Bad Medicine: The Missile Defense Age

Alan Dowd has got a pretty eye-opening article on the WPR frontpage about the quantum leaps in American missile defense technology that culminated in Thursday’s intercept of the failing US-193 satellite. Dowd argues that America has just ushered in the Missile Defense Age:

Like the Rocket Age, which terrified Americans when Sputnik orbited the globe and then transfixed the world when Armstrong took his giant leap on the lunar surface; like the Jet Age, which turned the skies over Korea into a killing field and then opened the way to inexpensive, high-speed global travel; like the Nuclear Age, which ended a war by erasing two cities, put Armageddon within man’s grasp and then provided boundless supplies of energy; this new epoch promises to bring both highs and lows, worry and wonder.

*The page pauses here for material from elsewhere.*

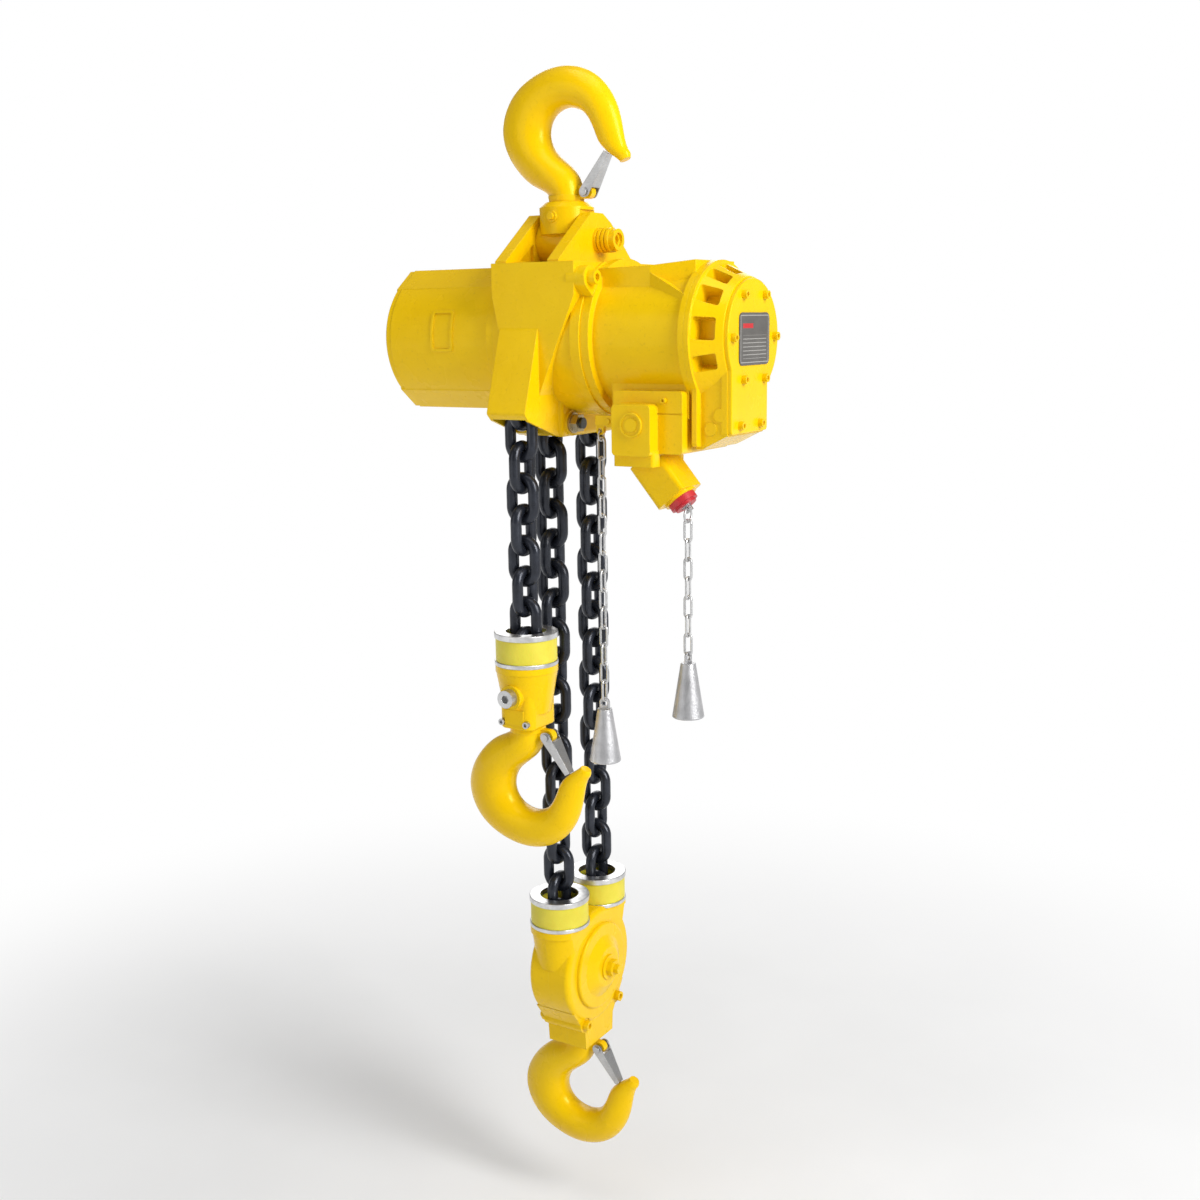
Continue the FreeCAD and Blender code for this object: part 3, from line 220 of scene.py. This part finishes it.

Count me among the worried. Not because I don’t see the practical value of missile defense. It’s just that with all the challenges to dissuasion and deterrence posed by global terrorism and asymmetric warfare, it seems like a pretty dicey moment to be undermining the one area where we’ve actually managed to reach a stable status quo. I’m a non-believer when it comes to N. Korean or Iranian ICBM capabilities, and consider those nations (by definition) to be eminently deterrable even if they should eventually achieve a strike capacity. With regards to Russia and China, on the other hand, the new age that Dowd accurately describes as irreversibly upon us basically sweeps away the strategic underpinnings of the past fifty years, and this at a time when there seems to be a global sense of urgency about pushing back against the prerogatives that go along with American military dominance.

Missile defense as a national security doctrine seems to reflect the idea that America can somehow immunize itself from the world. Ironically, while it will very likely provoke an outbreak of local “rashes,” it can’t protect us from the most dangerous threat of “infection” (asymmetric attacks, whether conventional or non-conventional) that we actually face.